# Dataset extract
## START
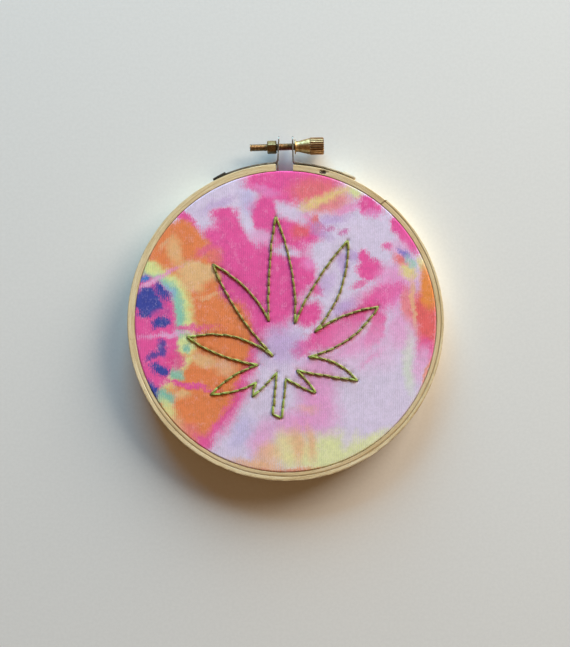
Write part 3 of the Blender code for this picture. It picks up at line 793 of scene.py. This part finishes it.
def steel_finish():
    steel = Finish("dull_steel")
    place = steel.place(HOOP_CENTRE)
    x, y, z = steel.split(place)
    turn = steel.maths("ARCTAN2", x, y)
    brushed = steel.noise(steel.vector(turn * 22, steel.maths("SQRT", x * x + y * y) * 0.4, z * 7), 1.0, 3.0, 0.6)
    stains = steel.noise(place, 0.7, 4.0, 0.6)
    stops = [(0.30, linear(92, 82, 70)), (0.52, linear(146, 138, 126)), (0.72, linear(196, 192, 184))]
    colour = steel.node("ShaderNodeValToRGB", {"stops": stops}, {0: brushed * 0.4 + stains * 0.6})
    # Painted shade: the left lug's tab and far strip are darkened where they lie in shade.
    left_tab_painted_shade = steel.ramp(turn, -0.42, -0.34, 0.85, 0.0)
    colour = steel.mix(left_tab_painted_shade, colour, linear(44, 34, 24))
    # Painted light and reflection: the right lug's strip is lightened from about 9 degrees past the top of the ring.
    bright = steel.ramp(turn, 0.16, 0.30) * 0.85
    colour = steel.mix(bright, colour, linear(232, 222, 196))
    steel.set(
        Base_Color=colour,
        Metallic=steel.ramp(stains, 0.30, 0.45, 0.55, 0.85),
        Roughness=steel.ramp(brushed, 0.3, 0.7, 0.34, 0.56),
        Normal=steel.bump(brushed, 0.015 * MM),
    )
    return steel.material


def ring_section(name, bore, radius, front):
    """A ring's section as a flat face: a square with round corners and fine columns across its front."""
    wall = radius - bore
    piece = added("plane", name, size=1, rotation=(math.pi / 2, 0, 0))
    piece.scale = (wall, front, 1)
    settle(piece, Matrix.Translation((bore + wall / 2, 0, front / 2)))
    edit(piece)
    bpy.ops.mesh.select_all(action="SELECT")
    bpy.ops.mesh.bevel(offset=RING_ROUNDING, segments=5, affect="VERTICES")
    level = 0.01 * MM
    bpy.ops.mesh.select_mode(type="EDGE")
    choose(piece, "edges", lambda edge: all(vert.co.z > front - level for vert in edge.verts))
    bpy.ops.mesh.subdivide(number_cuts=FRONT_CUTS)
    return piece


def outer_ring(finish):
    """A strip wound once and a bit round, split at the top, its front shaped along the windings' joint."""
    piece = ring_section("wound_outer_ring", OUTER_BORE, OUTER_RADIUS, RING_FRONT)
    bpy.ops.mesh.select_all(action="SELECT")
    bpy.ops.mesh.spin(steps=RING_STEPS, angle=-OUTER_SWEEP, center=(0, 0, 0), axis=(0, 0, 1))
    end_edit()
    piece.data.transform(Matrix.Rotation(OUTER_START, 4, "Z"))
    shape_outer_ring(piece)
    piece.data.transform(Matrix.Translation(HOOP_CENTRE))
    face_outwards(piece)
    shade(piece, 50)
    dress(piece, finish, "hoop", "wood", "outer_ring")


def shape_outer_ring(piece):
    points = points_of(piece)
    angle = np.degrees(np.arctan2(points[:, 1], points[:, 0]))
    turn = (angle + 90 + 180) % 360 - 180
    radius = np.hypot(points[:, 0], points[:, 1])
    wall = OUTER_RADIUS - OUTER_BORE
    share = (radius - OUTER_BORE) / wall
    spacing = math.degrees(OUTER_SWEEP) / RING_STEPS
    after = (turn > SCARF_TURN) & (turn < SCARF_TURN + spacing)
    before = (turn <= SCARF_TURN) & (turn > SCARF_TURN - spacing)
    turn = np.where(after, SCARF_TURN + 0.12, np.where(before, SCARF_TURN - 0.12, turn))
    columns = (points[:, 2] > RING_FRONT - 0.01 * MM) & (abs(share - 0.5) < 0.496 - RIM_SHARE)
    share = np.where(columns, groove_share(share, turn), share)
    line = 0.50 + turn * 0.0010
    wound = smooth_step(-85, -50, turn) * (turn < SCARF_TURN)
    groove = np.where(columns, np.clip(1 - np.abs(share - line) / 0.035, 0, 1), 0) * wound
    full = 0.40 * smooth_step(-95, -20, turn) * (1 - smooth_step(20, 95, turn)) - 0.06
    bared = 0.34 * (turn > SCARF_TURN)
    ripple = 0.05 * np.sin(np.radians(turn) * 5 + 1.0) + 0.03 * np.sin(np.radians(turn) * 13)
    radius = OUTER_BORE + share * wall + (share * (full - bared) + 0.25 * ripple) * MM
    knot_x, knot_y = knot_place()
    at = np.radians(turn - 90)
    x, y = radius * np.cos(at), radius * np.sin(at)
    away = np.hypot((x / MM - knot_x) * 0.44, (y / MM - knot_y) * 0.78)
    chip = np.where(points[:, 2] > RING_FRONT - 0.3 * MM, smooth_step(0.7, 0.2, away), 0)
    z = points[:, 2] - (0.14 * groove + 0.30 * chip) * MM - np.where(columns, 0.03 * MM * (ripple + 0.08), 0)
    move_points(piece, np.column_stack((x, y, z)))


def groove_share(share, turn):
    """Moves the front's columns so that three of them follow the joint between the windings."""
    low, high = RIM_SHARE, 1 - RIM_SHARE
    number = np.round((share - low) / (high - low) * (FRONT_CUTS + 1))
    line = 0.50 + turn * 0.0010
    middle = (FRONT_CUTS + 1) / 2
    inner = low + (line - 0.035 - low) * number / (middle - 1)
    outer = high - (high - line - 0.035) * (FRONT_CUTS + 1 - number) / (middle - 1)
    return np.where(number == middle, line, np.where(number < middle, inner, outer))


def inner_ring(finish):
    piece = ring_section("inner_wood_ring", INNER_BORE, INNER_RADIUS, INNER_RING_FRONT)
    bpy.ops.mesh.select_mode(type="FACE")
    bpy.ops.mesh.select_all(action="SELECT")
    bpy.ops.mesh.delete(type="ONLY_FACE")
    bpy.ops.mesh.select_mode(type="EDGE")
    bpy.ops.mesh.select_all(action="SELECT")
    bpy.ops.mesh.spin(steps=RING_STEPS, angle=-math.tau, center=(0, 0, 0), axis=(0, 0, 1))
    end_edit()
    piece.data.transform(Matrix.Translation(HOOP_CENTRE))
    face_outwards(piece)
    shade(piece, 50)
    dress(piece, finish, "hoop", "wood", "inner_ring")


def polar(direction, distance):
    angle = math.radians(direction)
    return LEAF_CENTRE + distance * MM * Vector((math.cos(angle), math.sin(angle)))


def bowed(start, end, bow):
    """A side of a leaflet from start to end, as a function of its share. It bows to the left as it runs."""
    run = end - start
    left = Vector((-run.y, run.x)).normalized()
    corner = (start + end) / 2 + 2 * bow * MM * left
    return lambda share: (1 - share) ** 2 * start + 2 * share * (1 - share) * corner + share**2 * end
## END
# Given problem
Extract the full listing and reproduce each line exactly.

# Result of the exercise
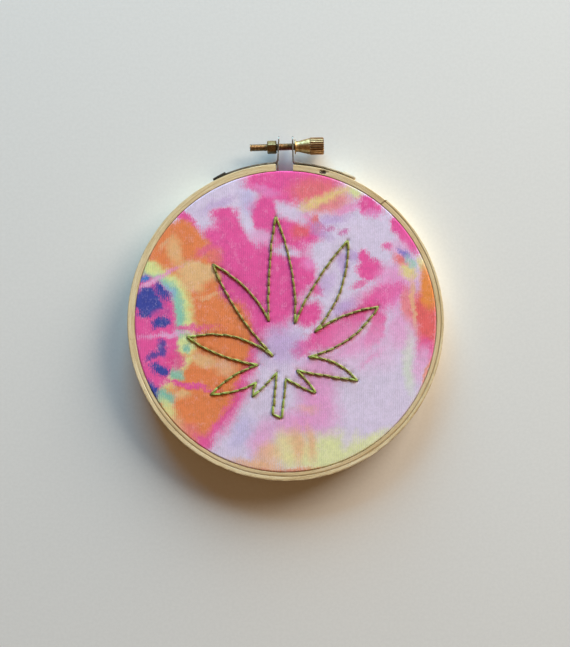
Write part 3 of the Blender code for this picture. It picks up at line 793 of scene.py. This part finishes it.
def steel_finish():
    steel = Finish("dull_steel")
    place = steel.place(HOOP_CENTRE)
    x, y, z = steel.split(place)
    turn = steel.maths("ARCTAN2", x, y)
    brushed = steel.noise(steel.vector(turn * 22, steel.maths("SQRT", x * x + y * y) * 0.4, z * 7), 1.0, 3.0, 0.6)
    stains = steel.noise(place, 0.7, 4.0, 0.6)
    stops = [(0.30, linear(92, 82, 70)), (0.52, linear(146, 138, 126)), (0.72, linear(196, 192, 184))]
    colour = steel.node("ShaderNodeValToRGB", {"stops": stops}, {0: brushed * 0.4 + stains * 0.6})
    # Painted shade: the left lug's tab and far strip are darkened where they lie in shade.
    left_tab_painted_shade = steel.ramp(turn, -0.42, -0.34, 0.85, 0.0)
    colour = steel.mix(left_tab_painted_shade, colour, linear(44, 34, 24))
    # Painted light and reflection: the right lug's strip is lightened from about 9 degrees past the top of the ring.
    bright = steel.ramp(turn, 0.16, 0.30) * 0.85
    colour = steel.mix(bright, colour, linear(232, 222, 196))
    steel.set(
        Base_Color=colour,
        Metallic=steel.ramp(stains, 0.30, 0.45, 0.55, 0.85),
        Roughness=steel.ramp(brushed, 0.3, 0.7, 0.34, 0.56),
        Normal=steel.bump(brushed, 0.015 * MM),
    )
    return steel.material


def ring_section(name, bore, radius, front):
    """A ring's section as a flat face: a square with round corners and fine columns across its front."""
    wall = radius - bore
    piece = added("plane", name, size=1, rotation=(math.pi / 2, 0, 0))
    piece.scale = (wall, front, 1)
    settle(piece, Matrix.Translation((bore + wall / 2, 0, front / 2)))
    edit(piece)
    bpy.ops.mesh.select_all(action="SELECT")
    bpy.ops.mesh.bevel(offset=RING_ROUNDING, segments=5, affect="VERTICES")
    level = 0.01 * MM
    bpy.ops.mesh.select_mode(type="EDGE")
    choose(piece, "edges", lambda edge: all(vert.co.z > front - level for vert in edge.verts))
    bpy.ops.mesh.subdivide(number_cuts=FRONT_CUTS)
    return piece


def outer_ring(finish):
    """A strip wound once and a bit round, split at the top, its front shaped along the windings' joint."""
    piece = ring_section("wound_outer_ring", OUTER_BORE, OUTER_RADIUS, RING_FRONT)
    bpy.ops.mesh.select_all(action="SELECT")
    bpy.ops.mesh.spin(steps=RING_STEPS, angle=-OUTER_SWEEP, center=(0, 0, 0), axis=(0, 0, 1))
    end_edit()
    piece.data.transform(Matrix.Rotation(OUTER_START, 4, "Z"))
    shape_outer_ring(piece)
    piece.data.transform(Matrix.Translation(HOOP_CENTRE))
    face_outwards(piece)
    shade(piece, 50)
    dress(piece, finish, "hoop", "wood", "outer_ring")


def shape_outer_ring(piece):
    points = points_of(piece)
    angle = np.degrees(np.arctan2(points[:, 1], points[:, 0]))
    turn = (angle + 90 + 180) % 360 - 180
    radius = np.hypot(points[:, 0], points[:, 1])
    wall = OUTER_RADIUS - OUTER_BORE
    share = (radius - OUTER_BORE) / wall
    spacing = math.degrees(OUTER_SWEEP) / RING_STEPS
    after = (turn > SCARF_TURN) & (turn < SCARF_TURN + spacing)
    before = (turn <= SCARF_TURN) & (turn > SCARF_TURN - spacing)
    turn = np.where(after, SCARF_TURN + 0.12, np.where(before, SCARF_TURN - 0.12, turn))
    columns = (points[:, 2] > RING_FRONT - 0.01 * MM) & (abs(share - 0.5) < 0.496 - RIM_SHARE)
    share = np.where(columns, groove_share(share, turn), share)
    line = 0.50 + turn * 0.0010
    wound = smooth_step(-85, -50, turn) * (turn < SCARF_TURN)
    groove = np.where(columns, np.clip(1 - np.abs(share - line) / 0.035, 0, 1), 0) * wound
    full = 0.40 * smooth_step(-95, -20, turn) * (1 - smooth_step(20, 95, turn)) - 0.06
    bared = 0.34 * (turn > SCARF_TURN)
    ripple = 0.05 * np.sin(np.radians(turn) * 5 + 1.0) + 0.03 * np.sin(np.radians(turn) * 13)
    radius = OUTER_BORE + share * wall + (share * (full - bared) + 0.25 * ripple) * MM
    knot_x, knot_y = knot_place()
    at = np.radians(turn - 90)
    x, y = radius * np.cos(at), radius * np.sin(at)
    away = np.hypot((x / MM - knot_x) * 0.44, (y / MM - knot_y) * 0.78)
    chip = np.where(points[:, 2] > RING_FRONT - 0.3 * MM, smooth_step(0.7, 0.2, away), 0)
    z = points[:, 2] - (0.14 * groove + 0.30 * chip) * MM - np.where(columns, 0.03 * MM * (ripple + 0.08), 0)
    move_points(piece, np.column_stack((x, y, z)))


def groove_share(share, turn):
    """Moves the front's columns so that three of them follow the joint between the windings."""
    low, high = RIM_SHARE, 1 - RIM_SHARE
    number = np.round((share - low) / (high - low) * (FRONT_CUTS + 1))
    line = 0.50 + turn * 0.0010
    middle = (FRONT_CUTS + 1) / 2
    inner = low + (line - 0.035 - low) * number / (middle - 1)
    outer = high - (high - line - 0.035) * (FRONT_CUTS + 1 - number) / (middle - 1)
    return np.where(number == middle, line, np.where(number < middle, inner, outer))


def inner_ring(finish):
    piece = ring_section("inner_wood_ring", INNER_BORE, INNER_RADIUS, INNER_RING_FRONT)
    bpy.ops.mesh.select_mode(type="FACE")
    bpy.ops.mesh.select_all(action="SELECT")
    bpy.ops.mesh.delete(type="ONLY_FACE")
    bpy.ops.mesh.select_mode(type="EDGE")
    bpy.ops.mesh.select_all(action="SELECT")
    bpy.ops.mesh.spin(steps=RING_STEPS, angle=-math.tau, center=(0, 0, 0), axis=(0, 0, 1))
    end_edit()
    piece.data.transform(Matrix.Translation(HOOP_CENTRE))
    face_outwards(piece)
    shade(piece, 50)
    dress(piece, finish, "hoop", "wood", "inner_ring")


def polar(direction, distance):
    angle = math.radians(direction)
    return LEAF_CENTRE + distance * MM * Vector((math.cos(angle), math.sin(angle)))


def bowed(start, end, bow):
    """A side of a leaflet from start to end, as a function of its share. It bows to the left as it runs."""
    run = end - start
    left = Vector((-run.y, run.x)).normalized()
    corner = (start + end) / 2 + 2 * bow * MM * left
    return lambda share: (1 - share) ** 2 * start + 2 * share * (1 - share) * corner + share**2 * end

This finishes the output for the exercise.